• _WHAT THE TASK ASKS_:
Return the line containing "mesh = cad_parts[node].data", the line containing "light.rotation_euler = (LIGHTS_AIM", and every line between them, exactly as they stand. Output nothing else.

• _SOURCE EXCERPT_:
———
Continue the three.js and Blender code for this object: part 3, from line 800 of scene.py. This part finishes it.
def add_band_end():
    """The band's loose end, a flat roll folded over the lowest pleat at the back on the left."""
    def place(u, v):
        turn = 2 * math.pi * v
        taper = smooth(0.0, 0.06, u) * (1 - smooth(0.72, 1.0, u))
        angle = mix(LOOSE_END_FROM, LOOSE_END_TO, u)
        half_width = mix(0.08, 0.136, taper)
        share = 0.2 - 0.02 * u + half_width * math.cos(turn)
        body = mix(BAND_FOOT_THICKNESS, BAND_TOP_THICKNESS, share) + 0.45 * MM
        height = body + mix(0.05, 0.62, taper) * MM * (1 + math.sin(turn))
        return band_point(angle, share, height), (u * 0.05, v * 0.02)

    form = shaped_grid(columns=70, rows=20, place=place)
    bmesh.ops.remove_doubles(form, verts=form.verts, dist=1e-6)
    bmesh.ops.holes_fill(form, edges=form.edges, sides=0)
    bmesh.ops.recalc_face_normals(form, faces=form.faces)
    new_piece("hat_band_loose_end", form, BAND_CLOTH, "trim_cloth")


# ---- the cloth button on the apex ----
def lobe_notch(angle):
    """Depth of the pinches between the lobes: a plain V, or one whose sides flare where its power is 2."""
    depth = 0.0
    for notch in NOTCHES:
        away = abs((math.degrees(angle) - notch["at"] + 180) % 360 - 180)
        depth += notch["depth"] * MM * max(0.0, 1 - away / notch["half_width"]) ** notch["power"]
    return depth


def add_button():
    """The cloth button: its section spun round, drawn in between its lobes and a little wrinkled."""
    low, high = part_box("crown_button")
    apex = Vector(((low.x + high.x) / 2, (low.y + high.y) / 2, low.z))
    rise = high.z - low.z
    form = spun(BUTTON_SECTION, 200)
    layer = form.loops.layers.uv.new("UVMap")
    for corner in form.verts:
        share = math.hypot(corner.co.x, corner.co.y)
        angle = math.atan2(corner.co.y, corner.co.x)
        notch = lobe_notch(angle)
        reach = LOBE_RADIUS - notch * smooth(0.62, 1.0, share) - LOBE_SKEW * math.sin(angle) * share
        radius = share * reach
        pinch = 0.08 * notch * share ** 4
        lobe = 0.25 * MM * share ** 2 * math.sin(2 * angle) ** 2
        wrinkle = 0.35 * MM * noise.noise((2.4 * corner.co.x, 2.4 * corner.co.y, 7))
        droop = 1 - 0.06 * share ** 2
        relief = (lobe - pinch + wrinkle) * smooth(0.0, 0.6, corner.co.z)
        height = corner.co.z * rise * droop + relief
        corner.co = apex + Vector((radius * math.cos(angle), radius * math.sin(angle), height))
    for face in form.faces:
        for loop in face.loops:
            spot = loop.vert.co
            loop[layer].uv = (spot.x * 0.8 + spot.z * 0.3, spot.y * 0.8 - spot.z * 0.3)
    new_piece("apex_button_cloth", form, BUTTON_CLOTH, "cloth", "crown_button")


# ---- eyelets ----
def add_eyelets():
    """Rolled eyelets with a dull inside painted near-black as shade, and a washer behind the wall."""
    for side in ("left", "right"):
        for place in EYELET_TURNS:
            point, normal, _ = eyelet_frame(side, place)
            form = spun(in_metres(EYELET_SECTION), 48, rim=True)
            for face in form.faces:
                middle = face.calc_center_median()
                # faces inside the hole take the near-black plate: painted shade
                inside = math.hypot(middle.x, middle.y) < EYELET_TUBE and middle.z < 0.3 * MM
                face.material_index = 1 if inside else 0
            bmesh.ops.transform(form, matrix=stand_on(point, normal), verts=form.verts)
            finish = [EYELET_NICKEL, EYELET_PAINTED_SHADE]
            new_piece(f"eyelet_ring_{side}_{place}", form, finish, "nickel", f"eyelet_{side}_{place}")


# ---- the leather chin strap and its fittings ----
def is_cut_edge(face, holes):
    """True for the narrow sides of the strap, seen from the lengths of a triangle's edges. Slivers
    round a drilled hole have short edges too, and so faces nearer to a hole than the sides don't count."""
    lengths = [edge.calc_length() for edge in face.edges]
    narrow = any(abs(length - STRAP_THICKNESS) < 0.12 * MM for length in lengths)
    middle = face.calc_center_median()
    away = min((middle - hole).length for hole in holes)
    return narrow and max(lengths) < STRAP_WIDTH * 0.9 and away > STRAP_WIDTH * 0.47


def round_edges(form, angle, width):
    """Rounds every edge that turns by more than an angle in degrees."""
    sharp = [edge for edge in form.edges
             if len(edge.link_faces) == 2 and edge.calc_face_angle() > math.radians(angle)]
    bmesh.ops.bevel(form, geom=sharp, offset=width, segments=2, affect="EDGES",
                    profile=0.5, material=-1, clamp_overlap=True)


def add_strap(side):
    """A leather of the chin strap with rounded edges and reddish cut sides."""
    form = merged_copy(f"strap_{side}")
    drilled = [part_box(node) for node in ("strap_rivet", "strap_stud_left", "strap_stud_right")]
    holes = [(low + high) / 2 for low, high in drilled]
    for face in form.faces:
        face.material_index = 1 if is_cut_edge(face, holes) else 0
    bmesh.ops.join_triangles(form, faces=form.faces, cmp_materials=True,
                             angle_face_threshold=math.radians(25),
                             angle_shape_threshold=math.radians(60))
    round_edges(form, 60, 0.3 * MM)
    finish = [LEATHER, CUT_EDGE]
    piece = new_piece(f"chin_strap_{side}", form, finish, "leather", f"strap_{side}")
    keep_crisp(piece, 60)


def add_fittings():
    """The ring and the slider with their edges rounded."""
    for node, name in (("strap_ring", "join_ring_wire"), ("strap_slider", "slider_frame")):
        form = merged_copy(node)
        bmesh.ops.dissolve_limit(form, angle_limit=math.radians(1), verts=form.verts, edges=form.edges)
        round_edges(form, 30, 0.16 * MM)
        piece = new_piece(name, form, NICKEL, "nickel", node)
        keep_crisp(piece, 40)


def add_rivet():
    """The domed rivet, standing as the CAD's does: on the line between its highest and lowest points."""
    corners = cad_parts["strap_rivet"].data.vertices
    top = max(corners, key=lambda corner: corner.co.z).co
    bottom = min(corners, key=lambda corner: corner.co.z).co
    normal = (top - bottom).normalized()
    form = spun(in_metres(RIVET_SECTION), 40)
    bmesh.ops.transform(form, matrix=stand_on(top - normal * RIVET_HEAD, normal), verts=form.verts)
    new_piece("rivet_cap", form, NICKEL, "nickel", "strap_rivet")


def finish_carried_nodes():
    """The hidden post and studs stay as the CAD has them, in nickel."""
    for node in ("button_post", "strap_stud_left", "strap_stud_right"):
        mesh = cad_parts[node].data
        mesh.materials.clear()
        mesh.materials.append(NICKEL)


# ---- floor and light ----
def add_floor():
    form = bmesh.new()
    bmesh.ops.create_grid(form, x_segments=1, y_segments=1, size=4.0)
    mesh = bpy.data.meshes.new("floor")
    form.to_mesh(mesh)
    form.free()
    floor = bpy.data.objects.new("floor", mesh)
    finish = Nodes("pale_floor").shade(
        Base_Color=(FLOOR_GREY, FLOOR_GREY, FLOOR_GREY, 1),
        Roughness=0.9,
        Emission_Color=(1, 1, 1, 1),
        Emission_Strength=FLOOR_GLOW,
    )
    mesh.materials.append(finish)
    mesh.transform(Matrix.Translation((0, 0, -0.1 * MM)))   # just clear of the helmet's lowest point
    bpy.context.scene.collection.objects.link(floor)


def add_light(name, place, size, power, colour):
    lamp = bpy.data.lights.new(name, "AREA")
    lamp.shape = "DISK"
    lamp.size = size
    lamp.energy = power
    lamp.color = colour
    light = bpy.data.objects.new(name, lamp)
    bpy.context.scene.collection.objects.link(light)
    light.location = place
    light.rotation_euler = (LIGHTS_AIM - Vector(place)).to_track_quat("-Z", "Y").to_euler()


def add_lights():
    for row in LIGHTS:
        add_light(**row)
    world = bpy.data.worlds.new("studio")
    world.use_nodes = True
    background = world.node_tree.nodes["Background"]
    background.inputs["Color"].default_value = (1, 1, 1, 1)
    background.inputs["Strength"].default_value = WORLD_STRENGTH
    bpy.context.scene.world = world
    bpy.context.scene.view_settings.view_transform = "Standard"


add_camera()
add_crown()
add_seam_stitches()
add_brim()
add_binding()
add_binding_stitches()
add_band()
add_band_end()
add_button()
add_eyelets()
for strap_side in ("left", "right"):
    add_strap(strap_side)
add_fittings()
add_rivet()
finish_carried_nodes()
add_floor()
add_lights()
———
• _FULL ANSWER_:
        mesh = cad_parts[node].data
        mesh.materials.clear()
        mesh.materials.append(NICKEL)


# ---- floor and light ----
def add_floor():
    form = bmesh.new()
    bmesh.ops.create_grid(form, x_segments=1, y_segments=1, size=4.0)
    mesh = bpy.data.meshes.new("floor")
    form.to_mesh(mesh)
    form.free()
    floor = bpy.data.objects.new("floor", mesh)
    finish = Nodes("pale_floor").shade(
        Base_Color=(FLOOR_GREY, FLOOR_GREY, FLOOR_GREY, 1),
        Roughness=0.9,
        Emission_Color=(1, 1, 1, 1),
        Emission_Strength=FLOOR_GLOW,
    )
    mesh.materials.append(finish)
    mesh.transform(Matrix.Translation((0, 0, -0.1 * MM)))   # just clear of the helmet's lowest point
    bpy.context.scene.collection.objects.link(floor)


def add_light(name, place, size, power, colour):
    lamp = bpy.data.lights.new(name, "AREA")
    lamp.shape = "DISK"
    lamp.size = size
    lamp.energy = power
    lamp.color = colour
    light = bpy.data.objects.new(name, lamp)
    bpy.context.scene.collection.objects.link(light)
    light.location = place
    light.rotation_euler = (LIGHTS_AIM - Vector(place)).to_track_quat("-Z", "Y").to_euler()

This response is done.